Submitted by jhartgen@abi.org on

When the coal operator Blackjewel shuttered the gates of two mines in the Powder River Basin this summer, the insolvent company had already withheld wages and other benefits from its miners, a state office claims, the Casper (Wyo.) Star Tribune reported. Even as Eagle Butte and Belle Ayr coal mines have reopened under new ownership, a vast majority of former Blackjewel workers have yet to receive the full compensation they were promised, according to recent investigations by Wyoming’s Labor Standards Office. When it filed for bankruptcy, Blackjewel owed 506 workers hundreds of thousands of dollars in unpaid wages and benefits.
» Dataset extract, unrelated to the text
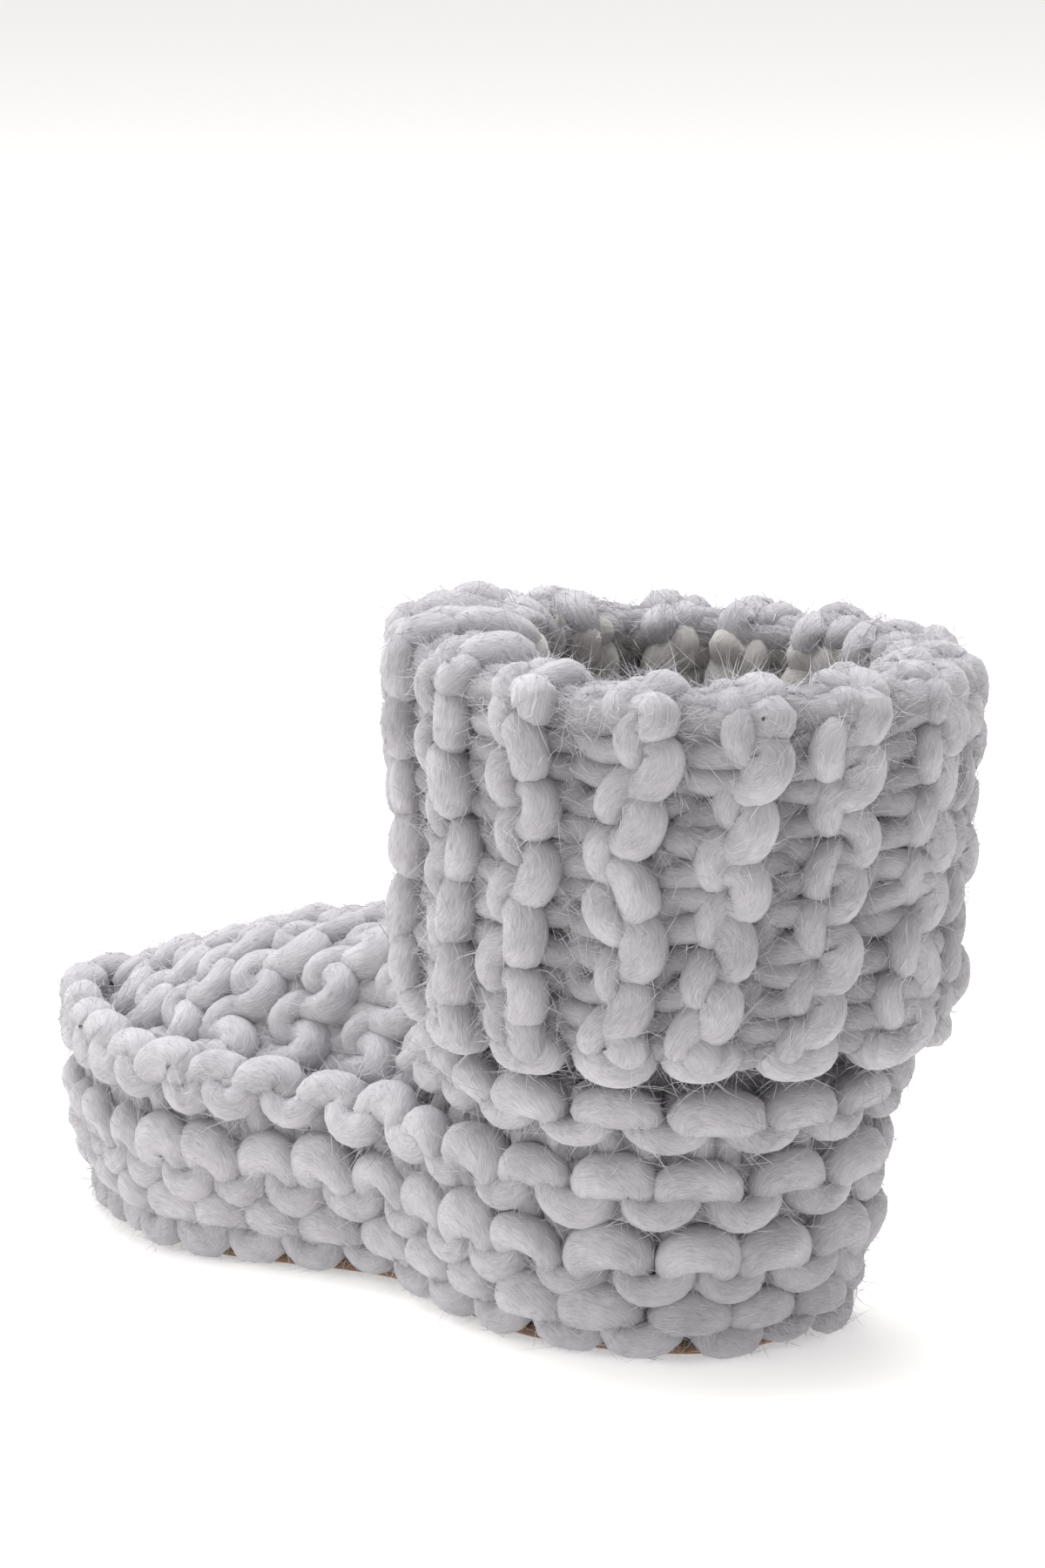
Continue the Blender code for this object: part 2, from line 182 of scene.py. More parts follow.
PATH_SAMPLES = 721            # of a stitch, to place its rings
OPEN_END_GAP = 0.01           # of a stitch, from an open course's end to the nearest ring
END_RINGS = 3                 # over which an open end is rounded
END_START = 0.4               # and the ring number of its first one
STREAK_TWIST = 0.36           # tangent of the fibres' slant to the yarn

# Yarn paths: radius, how far it runs sideways in its loops (shares of a stitch), half of
# its travel across the ridge (shares of a ridge), half of its travel through the fabric,
# dip of the legs behind the loops, how far the purl courses lie behind the knit ones, how
# much thinner the legs are, and the power that straightens the loops (1 is a plain cosine)
FOOT_YARN = dict(radius=2.50 * MM, spread=0.165, travel=0.51, through=1.60 * MM,
                 dip=0.05 * MM, back=0.15 * MM, legs=0.14, power=1.0)
VAMP_YARN = dict(radius=2.45 * MM, spread=0.140, travel=0.53, through=1.10 * MM,
                 dip=0.05 * MM, back=0.15 * MM, legs=0.10, power=1.0)
CUFF_YARN = dict(radius=2.40 * MM, spread=0.180, travel=0.38, through=1.80 * MM,
                 dip=0.05 * MM, back=0.50 * MM, legs=0.18, power=0.6)
PURL_DIP = 0.30 * MM          # how much further the purl courses' legs dip
STANDS_PROUD = 0.3 * MM       # how far the loops' heads stand over the solid's crests
BOTTOM_FLARE = 1.2 * MM       # the lowest stitches stand out over the suede's edge
BOTTOM_DROP = 2.2 * MM        # and hang down over it
BOTTOM_REACH = 0.6            # over this much of the lowest ridge
FLOOR_GAP = 0.25 * MM
LOOP_FATNESS = 0.15           # how much fatter the yarn is at a knit loop's head
BUMP_THINNESS = 0.12          # how much thinner at a purl loop's foot
LUMPS = 0.035                 # how far the roving is from round, as a share of its radius
UNEVEN_ALONG = 0.095          # random shares of a stitch and of a ridge, depth and radius
UNEVEN_ACROSS = 0.050
UNEVEN_TILT = 0.085
UNEVEN_DEPTH = 0.45 * MM
UNEVEN_RADIUS = 0.12
RIM_REACH = 9 * MM            # along the profile, where the fold flattens the ridges
RIM_FLATTENING = 0.48
RIM_FATNESS = 0.10            # how much fatter the yarn is there
RIDGE_DRIFT = 0.11            # of a ridge, how far the cuff's ridges wander from straight
RIDGE_DRIFT_LENGTH = 26 * MM  # and over what length
LATEST_PHASE = 0.9            # of a stitch, where a course up the cuff may start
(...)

But nearly six months later, only 33 workers have filed a claim for compensation with the state. The Wyoming Department of Workforce Services has finished investigating 31 of those claims and concluded Blackjewel failed to pay the 31 workers nearly $164,000 of owed wages and benefits. Blackjewel has provided the state with proof of paying workers just $56,800 of the amount owed. The company withheld payments from employees’ health savings and retirement accounts over the course of five pay periods prior to the bankruptcy, according to the investigations. And before filing for chapter 11, Blackjewel also withdrew employee retirement contributions from workers’ paychecks without transferring the funds to their retirement accounts.